Kids are getting involved in organized sports at a younger age. In the U.S., approximately 30 million children participate in some form of organized sport annually with 3.5 million kids sustaining a sports related injury.
Sports participation offers a host of benefits including exercise, healthy competition, team building skills, and skill development with a goal to stay in the game. Since young athletes are specializing in sports and even specializing in skilled positions at an early age, injury prevention, recognition and treatment are essential.
“It is important to recognize that injury in a young athlete is not the same as an injury in an adult,” explained Heidi Irlbeck, Redwood Area Hospital physical therapist and certified athletic trainer. “There are many injuries that we see as athletic trainers on the sideline that range from acute injuries to chronic, overuse injuries.”
Common sports injuries
While sprains and strains are the most common sports-related injuries, there are others that can be life-threatening, such as concussions, heat-related illness and cardiac-related issues. Having a plan in place for immediate care makes a difference.
Acute injuries are the result of a single, traumatic event. Examples include sprains, fractures, torn ligaments, eye injuries, concussions and spinal cord injuries. Contact sports such as football or basketball may spring to mind, but baseball players may also suffer acute injuries from high-speed balls, mid-field collisions and improper sliding.
Overuse injuries occur due to repetitive activity or trauma over time affecting tendons, muscles, joints and other tissues. Overuse injuries can also occur from mechanical errors, and imbalances between strength and flexibility. Repetitive stress can be a problem at any age, but it can be more troublesome in children whose bone growth may be hampered.
“Overuse injuries are becoming more prevalent due to specialization,” explains Karli Perrson, Redwood Area Hospital certified athletic trainer. “Playing multiple sports allows the certain muscles to go from the primary mover to a stabilizing muscle which allows them to get the proper rest they need to prevent those overuse injuries.”
Reinjury can happen if a child returns to a sport before he or she has properly healed from an injury. Letting the body fully recover from an injury is essential. Otherwise the child may be placing extra stress on the injury and forcing the body to compensate for the weakness, which can lead to another injury.
“Nutrition and hydration play a big role in assisting the prevention and healing of injuries, said Perrson. “Without the proper protein, carbohydrate, and water intake, injuries are more prone to occur.”
Treat it right
We are fortunate to have a team of professionals from athletic trainers to physical and occupational therapists, orthopedic specialists and family medicine providers that can work closely together to keep our athletes in the game or return to sport safely.

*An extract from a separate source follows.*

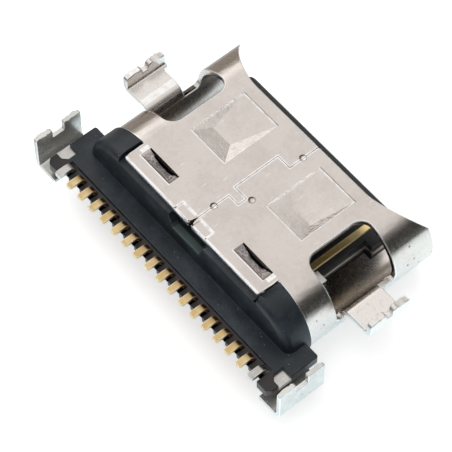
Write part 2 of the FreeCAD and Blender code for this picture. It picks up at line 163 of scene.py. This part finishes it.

Athletic training and sports medicine services are continually working towards safer sports practices to include injury prevention and training practices to provide a safer environment for our youth to compete. Redwood Area Hospital’s rehabilitation department holds value in continuing to be a resource for our area coaches.
Since sports are starting at such a young age, it is important to understand skill and development and enforce correct technique. Addressing training errors can help reduce the chance of injury. Proper equipment fitting is another aspect that our athletic trainers can assist as well. The rehab team can assess functional movement patterns and address if there is an imbalance of strength or flexibility.